I’m getting old.
Not in the literal sense, I recognize that 32 is still relatively young, but in the mental sense. Really what I’m getting at here is that I’m starting to use the phrase “kids these days” and talk about how things were “when I was in school”. Maybe it’s better stated that I’m starting to sound old…
One of the more regular moments of “when I was in school” for me is when my students talk about their gym/PE class. A lot of them tell me that their GPA is great, except that they have a “D” in gym. All I can think is that gym was the ultimate easy “A” when I was in school! How could it be a GPA ruiner for students today?

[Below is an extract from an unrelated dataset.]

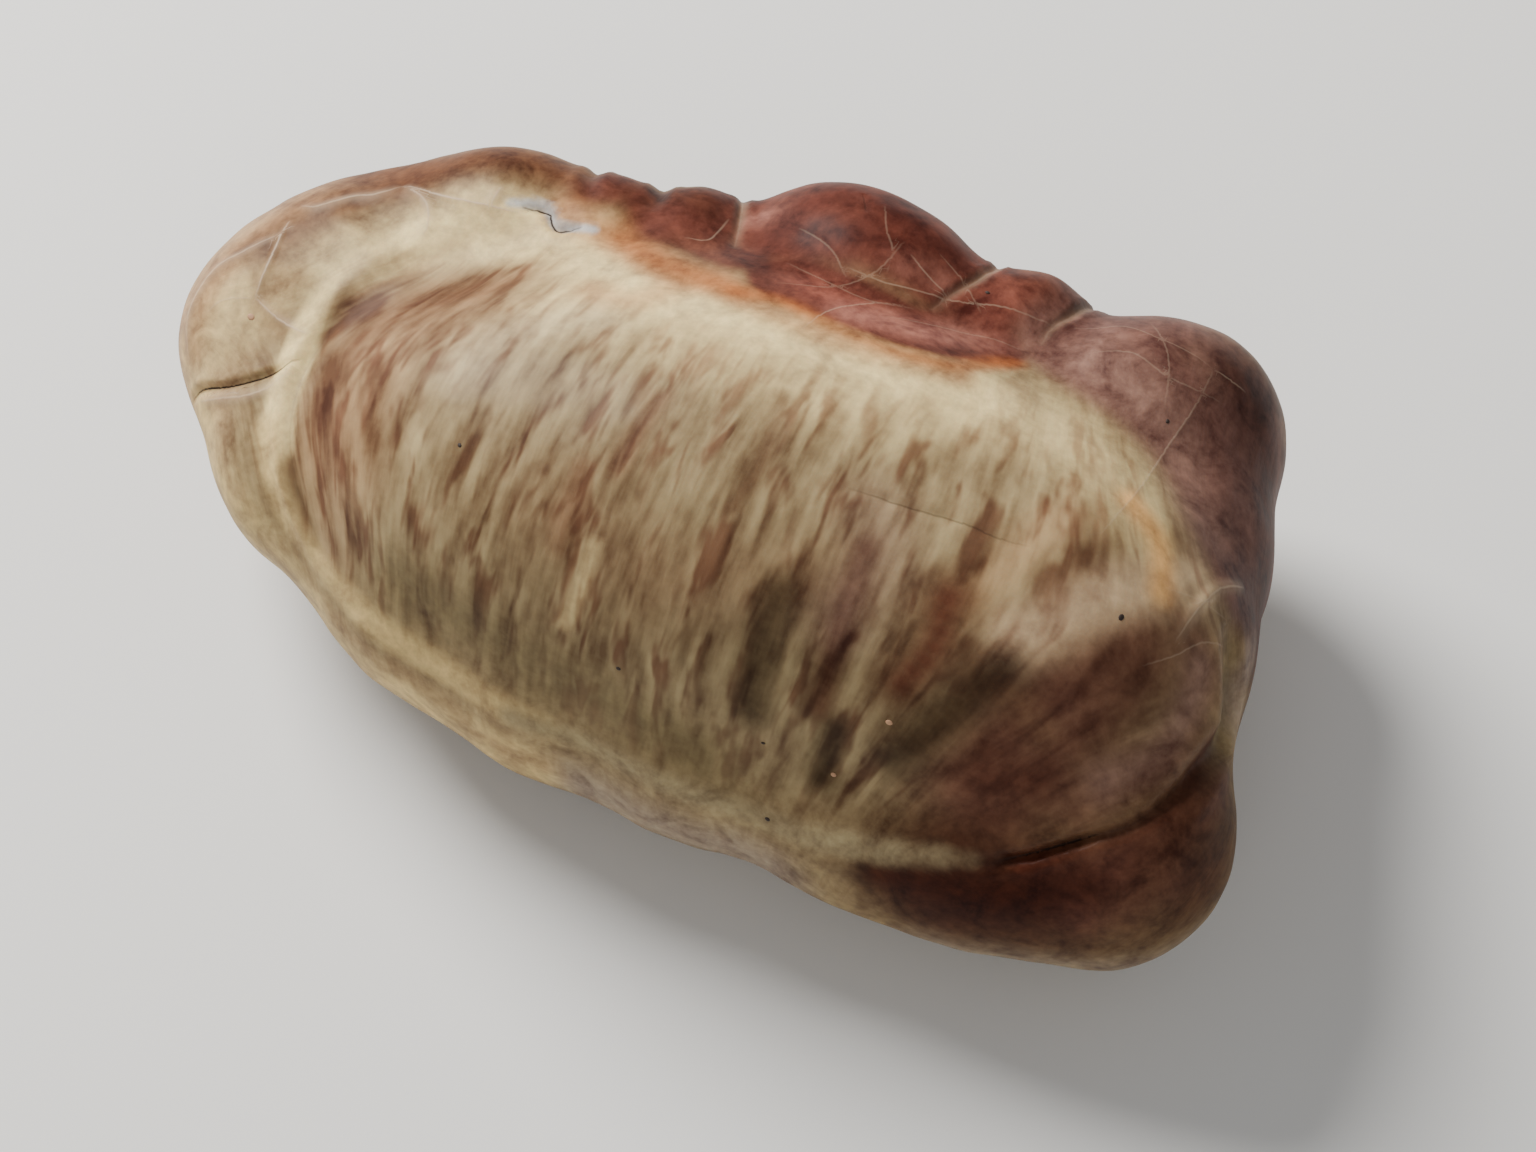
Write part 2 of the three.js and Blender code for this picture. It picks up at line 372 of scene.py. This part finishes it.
# Brush strokes, laid in this order: colour, half width in mm, how much of the width is soft edge, how
# strong, how streaky (0 mottled, 1 streaked), and the points they pass through.
STROKES = [
    # the belly, streaked all over
    (OLIVE, 44, 0.3, 1.0, 1.0, [(-46, -18, 60), (10, -22, 62), (60, -20, 60)]),
    (TAN, 24, 0.9, 0.65, 0.95, [(-60, -34, 58), (-60, -12, 66), (-46, 0, 70)]),
    (UMBER, 10, 0.9, 0.55, 0.9, [(-64, -36, 60), (-68, -24, 61), (-68, -13, 61), (-61, -5, 64),
                                 (-52, 0, 69)]),
    (HIDE, 8, 1.0, 0.6, 0.8, [(-64, -12, 62), (-58, -4, 65), (-51, 1, 69), (-42, 3, 73)]),
    (UMBER, 12, 1.0, 0.35, 0.9, [(-57, -47, 49), (-56, -41, 61), (-57, -29, 69), (-56, -13, 70)]),
    (UMBER, 16, 1.0, 0.4, 1.0, [(-14, -40, 76), (12, -42, 76), (30, -34, 80)]),
    (MOSS, 13, 1.0, 0.8, 0.7, [(-40, -52, 54), (-22, -55, 54), (0, -57, 52), (20, -57, 48)]),
    # the thick pale wall along the belly's upper side
    (CREAM, 17, 0.9, 0.65, 0.5, [(-34, 2, 76), (-16, 3, 81), (2, 1, 84), (23, 1, 84), (39, 8, 80),
                                (56, 12, 76), (73, 5, 77)]),
    (CREAM, 12, 0.8, 0.95, 0.1, [(-70, 12, 60), (-67, 16, 62), (-55, 17, 64), (-43, 19, 66), (-22, 10, 77),
                                 (-6, 8, 80), (20, 9, 81), (40, 12, 78)]),
    (IVORY, 11, 1.0, 0.4, 0.6, [(-41, -16, 77), (-35, -9, 78), (-26, -3, 80)]),
    # the lower right of the belly, where the wall is thin
    (RUSSET, 20, 0.8, 0.85, 0.4, [(80, -20, 70), (76, -36, 68), (70, -46, 58)]),
    (BARK, 12, 1.0, 0.3, 0.3, [(86, -22, 71), (84, -34, 65), (74, -46, 58)]),
    (LIVER, 8, 1.0, 0.35, 0.5, [(74, -32, 74), (69, -42, 68), (66, -48, 60)]),
    (RUSSET, 10, 1.0, 0.6, 0.2, [(92, -10, 68), (97, -17, 61), (96, -29, 60), (86, -43, 58)]),
    (MAUVE, 7, 1.0, 0.75, 0.2, [(94, -14, 65), (95, -28, 61), (88, -38, 61)]),
    (LIVER, 7, 1.0, 0.6, 0.4, [(70, -46, 61), (78, -43, 62)]),
    (UMBER, 6, 1.0, 0.7, 0.6, [(68, -36, 74), (75, -38, 69)]),
    (SAND, 9, 1.0, 0.85, 0.6, [(88, 0, 70), (78, -14, 79), (66, -29, 78)]),
    (TAN, 8, 1.0, 0.6, 1.0, [(64, -7, 82), (60, -18, 82), (56, -26, 80)]),
    # dark streaks where blood or a lump lies against the wall
    (LIVER, 9, 1.0, 0.95, 0.6, [(53, -28, 80), (54, -35, 76), (51, -41, 71)]),
    (LIVER, 5, 1.0, 0.85, 0.8, [(37, -26, 81), (38, -38, 75), (39, -48, 63)]),
    (MAUVE, 12, 1.0, 0.45, 0.9, [(36, -20, 84), (40, -27, 81), (38, -36, 77)]),
    (LIVER, 3, 1.0, 0.65, 0.8, [(13, -7, 85), (15, -20, 85), (14, -29, 83)]),
    (UMBER, 4, 1.0, 0.8, 0.9, [(-6, -16, 85), (-7, -30, 83)]),
    (CREAM, 2.4, 1.0, 0.6, 0.2, [(-6, -42, 76), (-6, -48, 70), (-7, -52, 64)]),
    (UMBER, 4, 1.0, 0.8, 0.9, [(-13, -32, 82), (-12, -44, 75)]),
    (SOOT, 7.5, 1.0, 0.75, 0.7, [(27, -38, 77), (27, -45, 70), (28, -52, 60)]),
    (SOOT, 8, 1.0, 0.85, 0.7, [(66, -34, 75), (60, -42, 69), (54, -50, 59)]),
    (SOOT, 5.5, 1.0, 0.85, 0.7, [(42, -48, 60), (42, -53, 50)]),
    # the back's flank, where the sacs' colours fade out towards the table
    (HIDE, 30, 1.0, 0.6, 0.1, [(-92, 10, 30), (-66, 32, 30), (-44, 38, 30)]),
    (OXBLOOD, 32, 1.0, 0.9, 0.0, [(-24, 46, 36), (8, 52, 36), (38, 52, 36)]),
    (PLUM, 32, 1.0, 0.9, 0.0, [(62, 46, 34), (84, 30, 32), (98, 8, 32)]),
    # back sacs, from the rounded end to the blunt end
    (ROSE, 22, 0.6, 0.9, 0.1, [(-98, -28, 36), (-96, -6, 44), (-86, 14, 46), (-66, 30, 48), (-48, 36, 48)]),
    (UMBER, 18, 1.0, 0.7, 0.0, [(-92, 14, 48), (-80, 26, 50), (-66, 33, 52), (-50, 38, 52)]),
    (CREAM, 12, 0.8, 0.6, 0.0, [(-98, -22, 46), (-93, -12, 56), (-86, -1, 60), (-74, 6, 60)]),
    (TAN, 7, 1.0, 0.6, 0.0, [(-101, -22, 47), (-102, -10, 54), (-98, 1, 57), (-90, 14, 58)]),
    (HIDE, 11, 1.0, 0.85, 0.0, [(-93, -2, 58), (-88, 7, 61), (-82, 14, 61), (-76, 20, 61)]),
    (UMBER, 5, 1.0, 0.45, 0.0, [(-84, -15, 55), (-90, -12, 57), (-86, -6, 58)]),
    (OLIVE, 6, 1.0, 0.4, 0.0, [(-78, 11, 61), (-73, 15, 61), (-66, 18, 64)]),
    (HIDE, 14, 0.9, 0.95, 0.0, [(-84, 22, 54), (-72, 27, 62), (-62, 33, 64), (-52, 34, 63), (-45, 33, 64)]),
    (CREAM, 4, 1.0, 0.5, 0.0, [(-66, 19, 64), (-57, 23, 66)]),
    (HIDE, 15, 1.0, 0.9, 0.0, [(-48, 38, 46), (-30, 44, 44)]),
    (OXBLOOD, 8, 0.7, 0.9, 0.0, [(-42, 32, 64), (-39, 38, 56), (-37, 42, 42)]),
    (AMBER, 7, 1.0, 0.6, 0.0, [(-46, 24, 66), (-31, 20, 69), (-19, 15, 75), (-6, 15, 77)]),
    (WINE, 12, 0.5, 0.95, 0.0, [(-30, 34, 65), (-22, 38, 63), (-20, 46, 44)]),
    (AMBER, 8, 1.0, 0.7, 0.0, [(-33, 23, 67), (-24, 18, 71), (-12, 16, 75)]),
    (OXBLOOD, 9, 0.6, 0.95, 0.0, [(-27, 29, 67), (-20, 28, 68), (-12, 26, 70)]),
    (OXBLOOD, 24, 0.4, 1.0, 0.0, [(-4, 42, 58), (10, 44, 58), (20, 42, 56)]),
    (OXBLOOD, 10, 0.3, 1.0, 0.0, [(0, 24, 73), (12, 23, 74), (25, 24, 74), (35, 29, 68)]),
    (BRICK, 8, 1.0, 0.8, 0.0, [(4, 24, 73), (16, 22, 75), (26, 24, 73)]),
    (BLUSH, 8, 1.0, 0.6, 0.0, [(14, 20, 75), (26, 25, 73), (36, 32, 66)]),
    (BLUSH, 5, 1.0, 0.5, 0.0, [(-14, 40, 63), (-10, 41, 65)]),
    (BLUSH, 6, 1.0, 0.4, 0.0, [(17, 38, 70), (23, 39, 68)]),
    (WINE, 8, 1.0, 0.5, 0.0, [(2, 38, 72), (12, 41, 70), (20, 39, 69)]),
    (WINE, 8, 1.0, 0.8, 0.0, [(-9, 28, 70), (-8, 40, 66), (2, 50, 67), (15, 48, 68), (26, 46, 63)]),
    (OXBLOOD, 13, 0.6, 0.95, 0.0, [(34, 42, 64), (40, 47, 62), (40, 54, 36)]),
    (BRICK, 9, 1.0, 0.5, 0.0, [(34, 38, 66), (42, 44, 63)]),
    (PLUM, 26, 0.45, 1.0, 0.1, [(60, 42, 54), (74, 38, 50), (80, 28, 46), (86, 14, 50)]),
    (PLUM, 13, 0.5, 0.95, 0.0, [(48, 38, 65), (56, 35, 68), (66, 32, 69), (77, 28, 66), (87, 19, 62),
                                (93, 9, 60)]),
    (BARK, 11, 1.0, 0.85, 0.0, [(78, 46, 60), (88, 38, 54), (94, 28, 50), (98, 14, 50), (100, 2, 50)]),
    (MAUVE, 12, 1.0, 0.7, 0.0, [(54, 34, 69), (66, 29, 70), (76, 22, 68), (84, 12, 68)]),
    # amber stain where the wall thins at the edge of a red sac
    (AMBER, 4, 1.0, 0.75, 0.0, [(-7, 15, 76), (3, 16, 77), (13, 14, 78), (25, 14, 78), (35, 18, 76),
                                (42, 28, 69)]),
    (AMBER, 6, 1.0, 0.5, 0.0, [(-6, 13, 77), (8, 11, 79), (22, 11, 79), (36, 15, 77)]),
    (AMBER, 7, 1.0, 0.4, 0.2, [(-30, 5, 75), (-23, 4, 78), (-18, 9, 77)]),
    (HONEY, 5, 1.0, 0.8, 0.1, [(73, 5, 77), (80, 0, 75), (84, -8, 75)]),
    # blunt end and the front
    (PEARL, 6, 1.0, 0.6, 0.0, [(99, 0, 52), (101, -8, 53), (103, -12, 44)]),
    (BARK, 26, 0.7, 0.95, 0.1, [(98, -36, 40), (86, -46, 38), (68, -54, 38)]),
    (COAL, 9, 1.0, 0.5, 0.0, [(97, -47, 51), (87, -53, 46), (75, -58, 41)]),
    (LIVER, 5, 1.0, 0.9, 0.0, [(80, -53, 48), (88, -47, 52), (96, -39, 54), (100, -29, 54), (101, -20, 54)]),
    (OXBLOOD, 7, 1.0, 0.7, 0.0, [(88, -52, 46), (95, -44, 52), (101, -34, 51), (104, -24, 48)]),
    (RUSSET, 11, 1.0, 0.65, 0.0, [(90, -51, 44), (98, -42, 46)]),
    (GREIGE, 14, 1.0, 0.6, 0.0, [(108, -40, 20), (92, -58, 20), (70, -60, 18)]),
    (GREIGE, 14, 0.9, 0.9, 0.1, [(0, -62, 24), (20, -62, 24), (36, -62, 24)]),
    (COAL, 8, 1.0, 0.95, 0.0, [(56, -60, 38), (66, -59, 40), (78, -57, 42), (90, -50, 46)]),
    (STRAW, 13, 0.7, 0.9, 0.1, [(-92, -32, 38), (-76, -46, 34), (-56, -56, 28), (-34, -60, 26),
                                (-14, -62, 26)]),
    (UMBER, 5, 1.0, 0.3, 0.2, [(-55, -54, 35), (-32, -60, 34), (-20, -62, 29), (-8, -63, 29)]),
    # the muscle band
    (CREAM, 5, 1.0, 0.9, 0.0, [(-50, 13, 67), (-59, 10, 62), (-67, 3, 60), (-72, -4, 59)]),
    (CREAM, 4.5, 0.5, 0.95, 0.0, [(-66, 13, 62), (-73, 6, 59), (-78, -4, 58), (-79, -14, 57), (-78, -26, 56),
                                  (-74, -36, 53)]),
    (STRAW, 5, 0.8, 0.9, 0.0, [(-77, -34, 53), (-66, -47, 45), (-51, -54, 43), (-28, -59, 41),
                               (-8, -61, 40)]),
    (KHAKI, 4.5, 0.9, 0.9, 0.0, [(-14, -61, 40), (4, -61, 40), (35, -60, 39), (50, -59, 42)]),
    (KHAKI, 4.5, 1.0, 0.85, 0.0, [(50, -59, 42), (58, -58, 44)]),
    (KHAKI, 4, 1.0, 0.6, 0.0, [(56, -58, 43), (66, -56, 46)]),
    (KHAKI, 3, 1.0, 0.4, 0.0, [(64, -57, 46), (71, -55, 47)]),
    # the open fold, bleached at its lips
    (FROST, 1.7, 0.8, 0.85, 0.0, [(-56, 22, 65), (-50, 24, 65), (-46, 21, 66), (-39, 22, 67)]),
]
UNDERSIDE = (OLIVE, 0.3)  # its colour, and how streaky it is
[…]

The most common response: “I don’t dress out. I don’t want to get sweaty just before (whichever class is next).” Or sometimes it’s, “I don’t run the mile, I just walk it. Running is hard!” or something like that.
It gets frustrating hearing things like that as often as I do. All I want to do is shout, “all you have to do it put effort into it! Just try as much as you can and that will be enough!”
Ah, hypocrisy, thy name is me.
As true as this is for my students, it’s true for every Christian out there. Recently, I preached a sermon on 1 John 1:5-2:1. It’s a challenging passage of scripture. John lays it out pretty clear for us; we cannot be comfortable with any amount of sin in our lives. we should always be striving for eliminate our sin completely.
This is exceptionally clear in verse 1, where John says that he writes this so that the readers “will not sin”. Not sin less. Not overcome most of our sin. Will not sin. What’s expected of us is clear here, as well as when Jesus says it in Matthew 5:48, “Be perfect, therefore, as your heavenly Father is perfect.”
We should be striving for perfection. And yet instead, much like my students, we make casual excuses for not putting in the effort that we should. “I’m a gossip, it’s just who I am”. “I’ve been struggling with anger for years and I just don’t think it’s something I’ll get over”. “Lust is a natural thing, I just struggle controlling it”. Thankfully, John continues by talking about how Jesus makes up for our shortcomings, that He is the atoning sacrifice for our sins.
But we should always be making the effort for sinlessness. Jesus’ sacrifice is meant to make up for our lack of success, not our lack of effort.
But, as intimidating as this can be, we should remember that success is not as important as effort. It’s like a race. We should train, we should work hard, we should be doing everything we can to be in shape for the race, but it’s okay if we don’t win. Jesus has already won, and He wants to add our name to the trophy.
The author of Hebrews puts it like this, “Therefore, since we are surrounded by such a great cloud of witnesses, let us throw off everything that hinders and the sin that so easily entangles. And let us run with perseverance the race marked out for us, fixing our eyes on Jesus, the pioneer and perfecter of faith. For the joy set before him he endured the cross, scorning its shame, and sat down at the right hand of the throne of God. Consider him who endured such opposition from sinners, so that you will not grow weary and lose heart.” (Hebrews 12:1-3).
Throw off the sin! Run the race! With everything that we are, we are meant to strive to be sinless, to run this race with all effort. But don’t grow weary or lose heart, because Jesus has already claimed victory.
Run the race with all effort. Do not let sin entangle you. Strive for sinlessness, but if you fail, know that Jesus has already given us the victory.